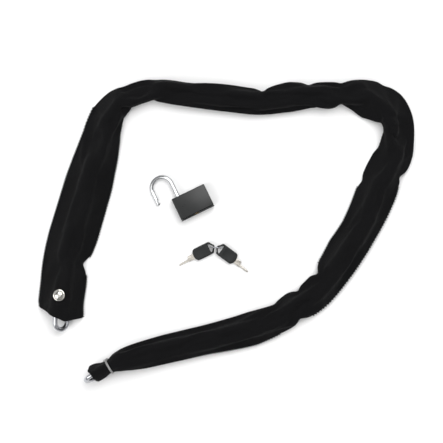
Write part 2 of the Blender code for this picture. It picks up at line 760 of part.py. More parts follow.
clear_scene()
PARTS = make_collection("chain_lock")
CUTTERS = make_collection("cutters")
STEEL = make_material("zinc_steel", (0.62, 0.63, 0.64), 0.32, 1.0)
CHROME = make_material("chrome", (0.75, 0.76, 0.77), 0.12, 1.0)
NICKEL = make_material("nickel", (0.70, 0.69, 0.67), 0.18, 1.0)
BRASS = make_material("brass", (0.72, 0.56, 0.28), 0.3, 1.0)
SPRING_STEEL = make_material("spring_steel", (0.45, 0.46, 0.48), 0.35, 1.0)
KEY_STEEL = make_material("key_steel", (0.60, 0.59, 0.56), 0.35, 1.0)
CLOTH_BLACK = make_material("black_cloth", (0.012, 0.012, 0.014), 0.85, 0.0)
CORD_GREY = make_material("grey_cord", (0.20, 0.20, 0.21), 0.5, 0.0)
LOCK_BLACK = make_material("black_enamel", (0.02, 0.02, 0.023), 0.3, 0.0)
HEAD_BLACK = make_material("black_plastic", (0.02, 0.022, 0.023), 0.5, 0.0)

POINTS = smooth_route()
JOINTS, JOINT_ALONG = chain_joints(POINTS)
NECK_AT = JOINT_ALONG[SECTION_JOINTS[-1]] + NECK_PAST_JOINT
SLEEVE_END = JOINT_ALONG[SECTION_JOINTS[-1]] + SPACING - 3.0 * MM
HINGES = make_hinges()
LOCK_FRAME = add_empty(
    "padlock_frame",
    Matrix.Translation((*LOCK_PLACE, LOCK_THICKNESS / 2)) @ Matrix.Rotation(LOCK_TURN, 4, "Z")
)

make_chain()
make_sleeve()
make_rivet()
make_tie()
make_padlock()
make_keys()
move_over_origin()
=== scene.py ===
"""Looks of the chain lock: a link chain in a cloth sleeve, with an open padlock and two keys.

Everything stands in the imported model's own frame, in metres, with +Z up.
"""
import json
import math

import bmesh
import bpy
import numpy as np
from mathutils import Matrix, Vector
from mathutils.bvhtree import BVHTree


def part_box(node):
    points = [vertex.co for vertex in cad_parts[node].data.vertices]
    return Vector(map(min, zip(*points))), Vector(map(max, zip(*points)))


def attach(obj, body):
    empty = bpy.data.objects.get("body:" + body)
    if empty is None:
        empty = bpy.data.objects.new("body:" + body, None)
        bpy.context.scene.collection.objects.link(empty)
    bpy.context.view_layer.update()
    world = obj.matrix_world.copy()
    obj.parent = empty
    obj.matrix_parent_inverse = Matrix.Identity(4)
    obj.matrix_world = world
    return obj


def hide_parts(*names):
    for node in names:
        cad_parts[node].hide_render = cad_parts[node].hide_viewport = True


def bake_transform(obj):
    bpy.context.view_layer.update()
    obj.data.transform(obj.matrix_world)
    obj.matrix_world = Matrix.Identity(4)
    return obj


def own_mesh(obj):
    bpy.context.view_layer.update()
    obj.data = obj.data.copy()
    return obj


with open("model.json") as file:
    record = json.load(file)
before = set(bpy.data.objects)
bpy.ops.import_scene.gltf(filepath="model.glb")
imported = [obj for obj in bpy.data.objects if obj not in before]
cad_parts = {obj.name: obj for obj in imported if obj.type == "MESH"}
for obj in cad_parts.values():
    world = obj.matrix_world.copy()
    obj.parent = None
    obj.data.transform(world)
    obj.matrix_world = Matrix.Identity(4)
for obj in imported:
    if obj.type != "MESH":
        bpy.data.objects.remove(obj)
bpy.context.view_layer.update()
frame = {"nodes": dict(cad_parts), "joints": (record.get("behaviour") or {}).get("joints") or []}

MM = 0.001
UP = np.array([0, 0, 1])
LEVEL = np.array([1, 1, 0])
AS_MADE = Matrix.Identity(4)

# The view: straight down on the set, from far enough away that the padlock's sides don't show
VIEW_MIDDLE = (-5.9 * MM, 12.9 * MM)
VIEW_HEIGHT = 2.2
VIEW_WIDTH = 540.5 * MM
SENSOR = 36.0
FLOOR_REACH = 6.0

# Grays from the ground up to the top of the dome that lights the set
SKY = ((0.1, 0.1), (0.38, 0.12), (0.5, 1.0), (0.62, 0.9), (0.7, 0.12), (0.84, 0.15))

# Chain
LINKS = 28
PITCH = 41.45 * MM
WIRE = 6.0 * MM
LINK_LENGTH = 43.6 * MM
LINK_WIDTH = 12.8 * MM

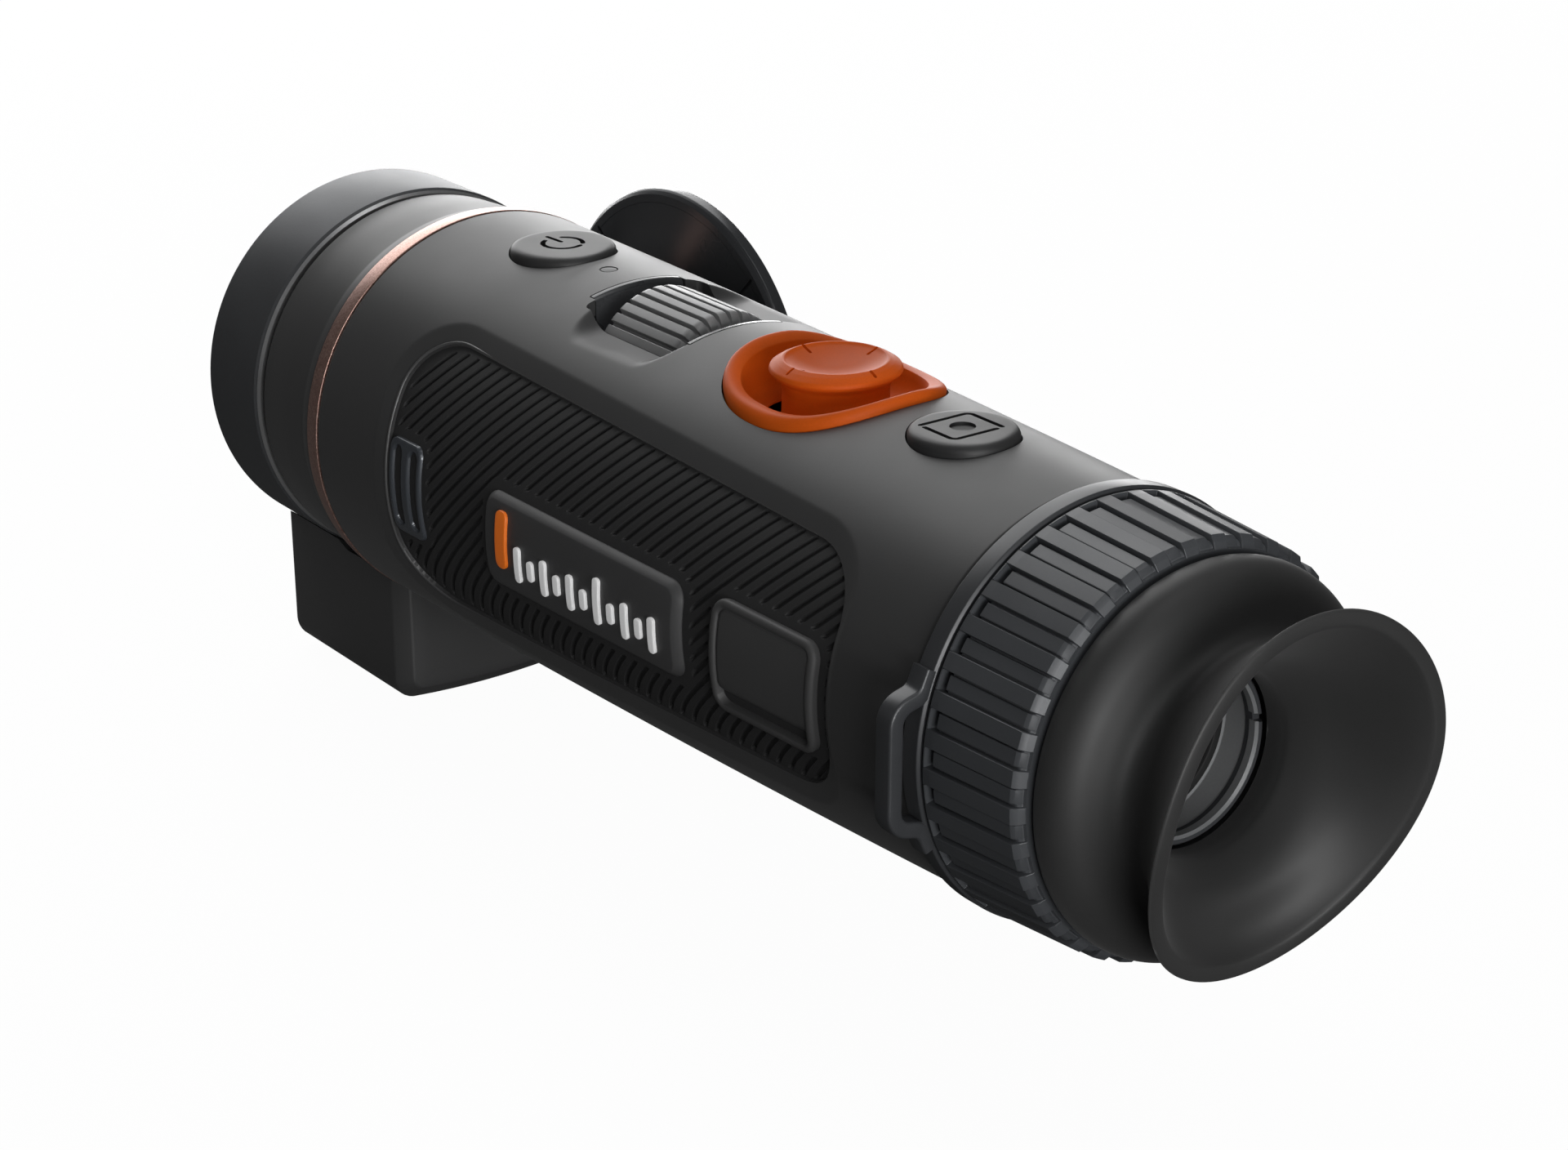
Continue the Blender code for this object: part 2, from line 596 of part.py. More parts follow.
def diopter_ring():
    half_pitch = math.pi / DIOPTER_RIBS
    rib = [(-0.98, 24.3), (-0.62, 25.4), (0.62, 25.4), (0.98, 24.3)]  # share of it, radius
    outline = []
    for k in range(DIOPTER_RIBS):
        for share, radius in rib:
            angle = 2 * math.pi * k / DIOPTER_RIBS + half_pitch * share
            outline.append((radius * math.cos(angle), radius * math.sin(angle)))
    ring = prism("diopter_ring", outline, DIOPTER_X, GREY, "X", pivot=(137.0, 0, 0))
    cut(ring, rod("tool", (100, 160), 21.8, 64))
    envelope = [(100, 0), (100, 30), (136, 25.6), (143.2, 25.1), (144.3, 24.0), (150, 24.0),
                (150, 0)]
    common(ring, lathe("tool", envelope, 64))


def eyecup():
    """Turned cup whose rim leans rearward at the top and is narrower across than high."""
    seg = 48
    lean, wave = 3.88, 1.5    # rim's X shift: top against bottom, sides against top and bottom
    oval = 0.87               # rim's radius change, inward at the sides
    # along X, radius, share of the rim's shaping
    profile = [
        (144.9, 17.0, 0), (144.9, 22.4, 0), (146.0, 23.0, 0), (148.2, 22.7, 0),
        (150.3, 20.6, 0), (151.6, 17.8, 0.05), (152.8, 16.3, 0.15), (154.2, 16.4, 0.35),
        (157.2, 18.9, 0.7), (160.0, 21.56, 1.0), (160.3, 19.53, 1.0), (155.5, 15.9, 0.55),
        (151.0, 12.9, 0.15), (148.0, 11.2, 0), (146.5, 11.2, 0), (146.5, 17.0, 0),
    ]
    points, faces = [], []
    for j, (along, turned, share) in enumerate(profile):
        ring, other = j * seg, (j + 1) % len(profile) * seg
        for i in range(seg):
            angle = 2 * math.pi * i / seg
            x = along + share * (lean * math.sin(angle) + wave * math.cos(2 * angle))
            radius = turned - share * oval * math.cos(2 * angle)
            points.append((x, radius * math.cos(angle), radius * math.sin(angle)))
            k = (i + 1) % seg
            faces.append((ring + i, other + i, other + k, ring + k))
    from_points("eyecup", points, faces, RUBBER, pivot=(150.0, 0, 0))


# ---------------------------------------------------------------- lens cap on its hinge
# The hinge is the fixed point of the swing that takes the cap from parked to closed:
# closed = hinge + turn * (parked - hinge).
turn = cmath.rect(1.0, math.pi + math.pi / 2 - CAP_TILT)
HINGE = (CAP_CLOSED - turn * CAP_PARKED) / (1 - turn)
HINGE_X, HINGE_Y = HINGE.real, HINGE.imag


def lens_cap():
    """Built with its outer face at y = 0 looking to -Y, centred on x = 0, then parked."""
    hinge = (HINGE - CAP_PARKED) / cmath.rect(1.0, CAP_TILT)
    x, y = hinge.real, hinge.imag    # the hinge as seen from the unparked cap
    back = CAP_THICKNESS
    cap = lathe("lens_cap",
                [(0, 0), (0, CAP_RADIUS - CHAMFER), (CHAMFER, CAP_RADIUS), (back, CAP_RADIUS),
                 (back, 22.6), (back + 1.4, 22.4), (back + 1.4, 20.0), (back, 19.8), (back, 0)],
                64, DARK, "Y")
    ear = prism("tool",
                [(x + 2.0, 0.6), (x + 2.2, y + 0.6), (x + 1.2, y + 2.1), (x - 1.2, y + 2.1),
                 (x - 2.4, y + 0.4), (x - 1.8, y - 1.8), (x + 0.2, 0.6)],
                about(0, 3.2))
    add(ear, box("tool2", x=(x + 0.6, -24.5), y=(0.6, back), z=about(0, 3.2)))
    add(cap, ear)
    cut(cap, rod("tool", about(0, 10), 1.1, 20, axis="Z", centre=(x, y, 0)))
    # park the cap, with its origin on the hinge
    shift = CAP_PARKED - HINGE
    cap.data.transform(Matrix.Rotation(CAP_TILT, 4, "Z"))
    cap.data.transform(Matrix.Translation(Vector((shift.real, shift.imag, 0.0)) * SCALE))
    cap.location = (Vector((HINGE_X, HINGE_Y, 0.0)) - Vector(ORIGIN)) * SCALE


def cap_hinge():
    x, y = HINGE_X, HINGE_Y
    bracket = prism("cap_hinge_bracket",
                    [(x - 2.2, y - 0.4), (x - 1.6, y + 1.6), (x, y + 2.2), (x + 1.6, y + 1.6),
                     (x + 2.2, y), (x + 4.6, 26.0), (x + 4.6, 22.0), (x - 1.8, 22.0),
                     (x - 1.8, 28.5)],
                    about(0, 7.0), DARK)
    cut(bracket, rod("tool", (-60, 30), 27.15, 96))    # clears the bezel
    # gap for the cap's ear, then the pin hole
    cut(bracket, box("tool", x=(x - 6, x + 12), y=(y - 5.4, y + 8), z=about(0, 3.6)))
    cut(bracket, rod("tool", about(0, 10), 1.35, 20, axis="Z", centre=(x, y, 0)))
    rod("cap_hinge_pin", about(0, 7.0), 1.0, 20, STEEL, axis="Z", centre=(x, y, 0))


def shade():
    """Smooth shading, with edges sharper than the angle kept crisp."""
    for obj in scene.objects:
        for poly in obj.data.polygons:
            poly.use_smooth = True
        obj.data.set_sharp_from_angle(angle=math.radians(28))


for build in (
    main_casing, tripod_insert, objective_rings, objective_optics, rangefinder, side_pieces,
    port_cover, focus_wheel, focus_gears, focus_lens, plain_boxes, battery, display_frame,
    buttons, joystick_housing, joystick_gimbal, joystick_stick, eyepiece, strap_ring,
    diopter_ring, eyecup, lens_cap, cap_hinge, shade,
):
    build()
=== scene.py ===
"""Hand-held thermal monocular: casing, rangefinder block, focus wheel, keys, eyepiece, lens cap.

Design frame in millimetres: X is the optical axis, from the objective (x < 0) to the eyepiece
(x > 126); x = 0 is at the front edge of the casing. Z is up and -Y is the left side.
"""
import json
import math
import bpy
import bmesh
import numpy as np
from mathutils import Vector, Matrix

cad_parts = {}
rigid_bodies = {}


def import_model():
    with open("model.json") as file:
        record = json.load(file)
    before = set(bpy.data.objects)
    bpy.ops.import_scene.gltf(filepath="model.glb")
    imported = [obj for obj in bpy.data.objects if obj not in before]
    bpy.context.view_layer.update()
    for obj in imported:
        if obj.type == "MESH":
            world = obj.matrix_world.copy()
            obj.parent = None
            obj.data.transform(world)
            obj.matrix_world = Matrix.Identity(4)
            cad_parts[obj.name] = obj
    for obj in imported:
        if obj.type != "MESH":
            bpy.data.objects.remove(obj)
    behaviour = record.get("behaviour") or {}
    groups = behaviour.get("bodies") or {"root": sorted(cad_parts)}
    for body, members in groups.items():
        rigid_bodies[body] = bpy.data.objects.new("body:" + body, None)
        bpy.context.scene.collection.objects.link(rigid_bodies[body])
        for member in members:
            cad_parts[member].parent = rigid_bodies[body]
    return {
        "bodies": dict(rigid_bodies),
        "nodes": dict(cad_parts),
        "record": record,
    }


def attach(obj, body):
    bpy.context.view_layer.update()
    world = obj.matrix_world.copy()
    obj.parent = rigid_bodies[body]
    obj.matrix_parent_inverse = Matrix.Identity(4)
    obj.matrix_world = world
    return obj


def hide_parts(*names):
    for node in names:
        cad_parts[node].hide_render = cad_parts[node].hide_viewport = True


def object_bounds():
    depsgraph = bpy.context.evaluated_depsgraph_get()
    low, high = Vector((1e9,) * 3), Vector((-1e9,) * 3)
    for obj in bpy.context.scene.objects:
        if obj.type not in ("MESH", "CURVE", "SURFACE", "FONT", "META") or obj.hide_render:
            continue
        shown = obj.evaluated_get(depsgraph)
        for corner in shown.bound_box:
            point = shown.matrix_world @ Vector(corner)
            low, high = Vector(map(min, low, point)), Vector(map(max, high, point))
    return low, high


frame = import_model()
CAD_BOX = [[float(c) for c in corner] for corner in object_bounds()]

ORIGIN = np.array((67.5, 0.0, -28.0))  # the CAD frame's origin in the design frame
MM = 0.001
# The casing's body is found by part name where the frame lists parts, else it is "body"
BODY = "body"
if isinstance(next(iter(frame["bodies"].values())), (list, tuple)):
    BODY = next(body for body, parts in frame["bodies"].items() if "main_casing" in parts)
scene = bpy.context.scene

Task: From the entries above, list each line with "nodes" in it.

Solution:
frame = {"nodes": dict(cad_parts), "joints": (record.get("behaviour") or {}).get("joints") or []}
        "nodes": dict(cad_parts),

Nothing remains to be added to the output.